How was that? What were some of the most rewarding moments?

There's a moment towards the end of the movie that was really scary for me to do, for a couple of reasons. One is it required a lot of me emotionally. I'm always scared as a performer that I'm going to fail the movie. I'm going to fail as an actor and not quote unquote “bring it”. It's not something that a lot of actors talk about, because we all want the directors to know that we're there and we're like, "Oh, I can get there." But we're all like, "Oh God, can I get there? I don't know if I can do it." It's terrifying.

Pressure's on.

Pressure's on dude. So that was scary for me. Also, I don't really make it a secret that I'm kind of like an anxious, depressive, person, who likes to keep his life on the rails.
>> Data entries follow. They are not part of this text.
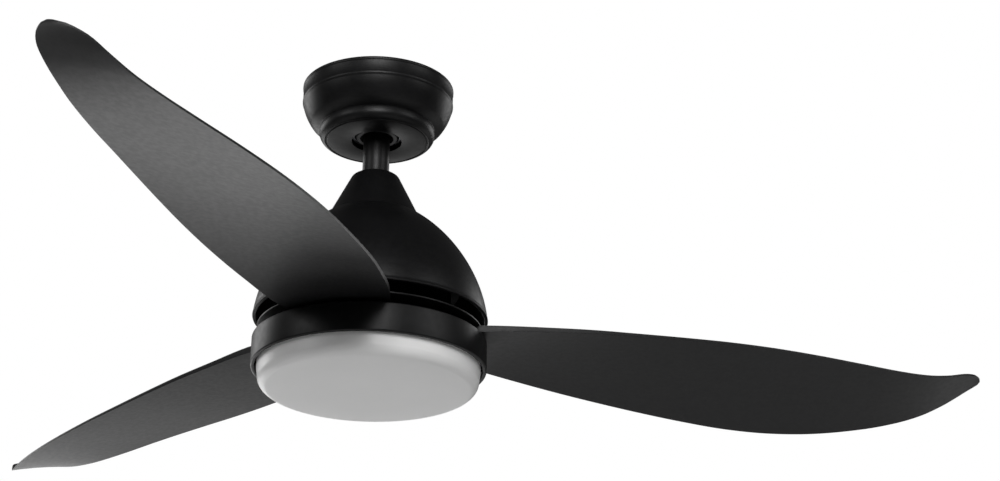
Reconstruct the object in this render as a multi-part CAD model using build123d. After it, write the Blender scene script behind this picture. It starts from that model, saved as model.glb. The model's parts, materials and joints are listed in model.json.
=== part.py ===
"""Ceiling fan with light: a short-rod, three-blade fan with a domed motor housing and an LED light.

Frame: the origin is the centre of the bracket's face on the ceiling, +Z is up, and the fan hangs below.
"""
from build123d import *

import math
import os

# ---------------------------------------------------------------- driving dimensions, in mm
BLADE_COUNT = 3
FIRST_BLADE_AZIMUTH = 10.0
BLADE_PITCH = 360.0 / BLADE_COUNT

SWING_Z = -33.0                 # centre of the hanger ball, about which the whole fan swings
BALL_R = 27.0
BALL_SEAT_GAP = 0.35
ROD_R = 12.7
ROD_WALL = 2.0
SWING_RELIEF_DEG = 9.0          # flare of the ball's bore, wider than the rod's rock on its pin

CANOPY_R = 72.0
CANOPY_WALL = 1.4
TRIM_BOTTOM_Z = -55.0
TRIM_HOLE_R = 24.0
TRIM_R = 55.2

COVER_TOP_Z = -94.6             # coupling cover, the cone over the joint of rod and motor
COVER_TOP_R = 22.8
DOME_TOP_Z = -136.2
DOME_TOP_R = 43.7
DOME_R = 108.7                  # the dome's outline is a superellipse about (0, DOME_CENTRE_Z)
DOME_CENTRE_Z = -244.2
DOME_HEIGHT = 123.2
DOME_POWER = 1.75
DOME_LIP_Z = -239.0
SHELL_WALL = 2.2

SHAFT_R = 8.5
SHAFT_BORE_R = 5.5
ROTOR_R = 74.0
ROTOR_WALL = 4.0
ROTOR_TOP_Z = -172.0
ROTOR_SPLIT_Z = -207.5
AIR_GAP = 0.8
MAGNET_COUNT = 14
TOOTH_COUNT = 12

CARRIER_R = 104.0
CARRIER_TOP_Z = -248.6
CARRIER_BOTTOM_Z = -250.2

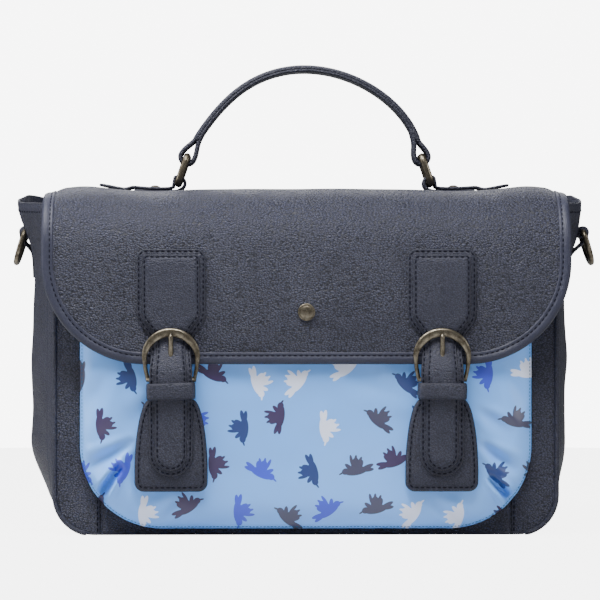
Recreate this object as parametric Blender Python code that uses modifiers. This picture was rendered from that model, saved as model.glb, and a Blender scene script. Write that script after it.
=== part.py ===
"""Satchel-style diaper bag: leather shell on a U-shaped gusset, coated-cloth front pocket, and a full flap
with two buckle straps whose lower tabs close on magnetic snaps. Metres, +Z up, front faces -Y.
The origin is on the floor, at the centre of the whole bag."""

import math

import bmesh
import bpy
from mathutils import Matrix, Vector

MM = 0.001
GAP = 0.3 * MM  # air kept between two pieces that touch

# Bag shell
HALF_WIDTH = 190 * MM  # at the front and back seams
RIM_Z = 250 * MM
CORNER_R = 30 * MM  # lower corners of the front and back panels
LEATHER = 2.2 * MM
FRONT_SEAM_Y = -50.0 * MM
BACK_SEAM_Y = 82.0 * MM
SIDE_SEAM_X = 155 * MM  # where the pieced front panel and the gusset are joined
SIDE_BULGE = 14 * MM  # how far the side gussets swell out at mid height
MOUTH_FLARE = 11 * MM  # how much more they flare at the mouth
FLARE_START_Z = 190 * MM

# Front pocket
POCKET_HALF_WIDTH = 170 * MM
POCKET_BOTTOM_Z = 5 * MM
POCKET_TOP_Z = 205 * MM
POCKET_CORNER = (58 * MM, 51 * MM)
POCKET_DEPTH = 16.5 * MM
POCKET_EDGE_ROLL = 22 * MM
POCKET_CLOTH = 1.2 * MM

# Flap
FLAP_HALF_WIDTH = 198 * MM
FLAP_BOTTOM_Z = 129 * MM
FLAP_TOP_Z = 262 * MM
FLAP_CORNER = (79 * MM, 71 * MM)
FLAP_LINING = 0.8 * MM
BINDING_WIDTH = 9.5 * MM
FLAP_FACE_Y = -72.5 * MM  # outer face of the hanging front of the flap
FLAP_BACK_Y = BACK_SEAM_Y + 4.5 * MM  # outer face of the strip sewn to the back
FLAP_BUILD = LEATHER + GAP + FLAP_LINING
SEWN_STRIP_BOTTOM_Z = 212 * MM

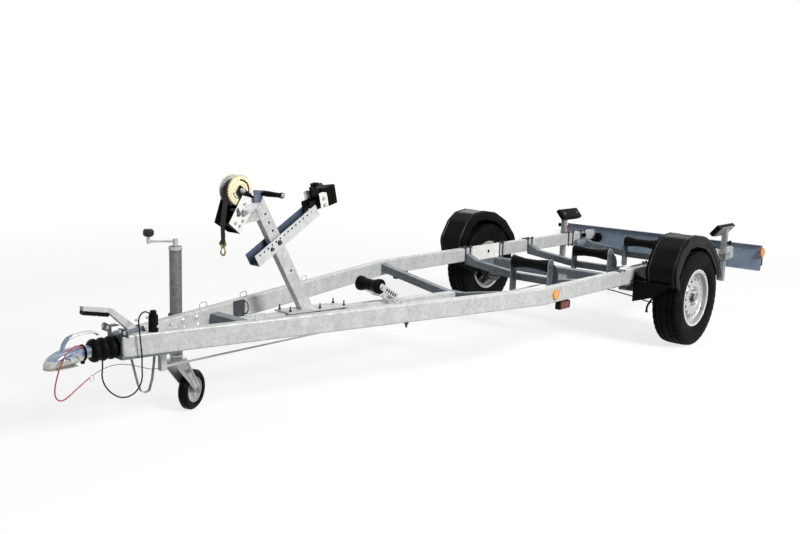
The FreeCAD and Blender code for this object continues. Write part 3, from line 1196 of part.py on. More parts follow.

This movie was like, take it off the rails. So you do that stuff and it's against every instinct you have. You know? It was very cathartic for me. I really enjoyed it in the end.

Do you have an ex-girlfriend you do and/or don't want to see this film?

Honestly, I had two high school girlfriends and one college girlfriend that were like - so I'm a serial monogamist.I hope all of them see it, and all of them can laugh at some of the tones of like, how serious I was and see some of that stuff. At the end of the day, for me, I do want to poke fun at it. Because it was so ridiculously overly serious, but at the same time I honor it, because it's so fucking sweet. I don't know. I have some nieces and nephews who are around that age now. I'm starting to watch it and I'm just like, "It's so pure and so sweet." You can't get that back.